Failure to understand instructions

Rectification may be ordered under s. 20(1)(b) AJA 1982 where the error is caused by the solicitor’s deliberate choice of words, if that choice of words is caused by the failure to understand the testator’s instructions (see Wordingham v Royal Exchange Trust Co Ltd [1992] Ch 412, at 419).

This will often involve a meticulous examination of the evidence in order to establish whether there has, indeed, been a mistake by reason of a failure to understand the testator’s instructions. In Boswell v Lawson [2011] W.T.L.R. 931 the Court of Appeal upheld the Judge’s decision that the Will in question did, indeed, reflect the testator’s intentions, and that the solicitor had not misunderstood his instructions. This conclusion was reached even though the solicitor had written to the testator describing the effect of the draft Will as being different from its actual effect, and the testator had replied saying that he was happy with the Will. The most likely explanation was that the mistake was in the solicitor’s letter, not in the Will, and that the testator had not read the letter carefully before replying that he was satisfied with the terms of the Will.
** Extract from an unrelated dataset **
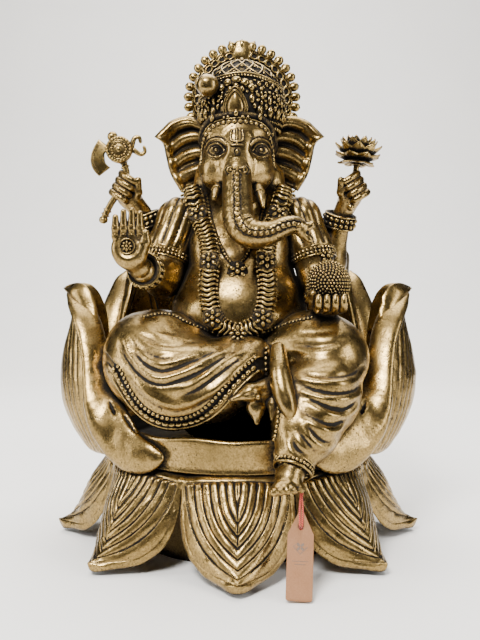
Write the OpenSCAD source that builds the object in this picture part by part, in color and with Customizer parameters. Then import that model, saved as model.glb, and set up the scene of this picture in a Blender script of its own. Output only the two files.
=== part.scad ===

The court concluded that there was a mistake, by reason of a failure to understand the testator’s instructions, where a Will gave rise to a partial intestacy, in failing to make any provision following the death of a life tenant of a share of residue. There was nothing in the evidence to suggest that this was intended by the testator (Gerling v Gerling [2011] W.T.L.R. 931).

In Sprackling v Sprackling [2009] WTLR 897 the Court found that the solicitor had misunderstood his instructions, despite the solicitor’s evidence that he had not. The Judge concluded that the solicitor’s recollection was a “false memory, perhaps induced by the spectre of a half-million-pound negligence claim against the firm.”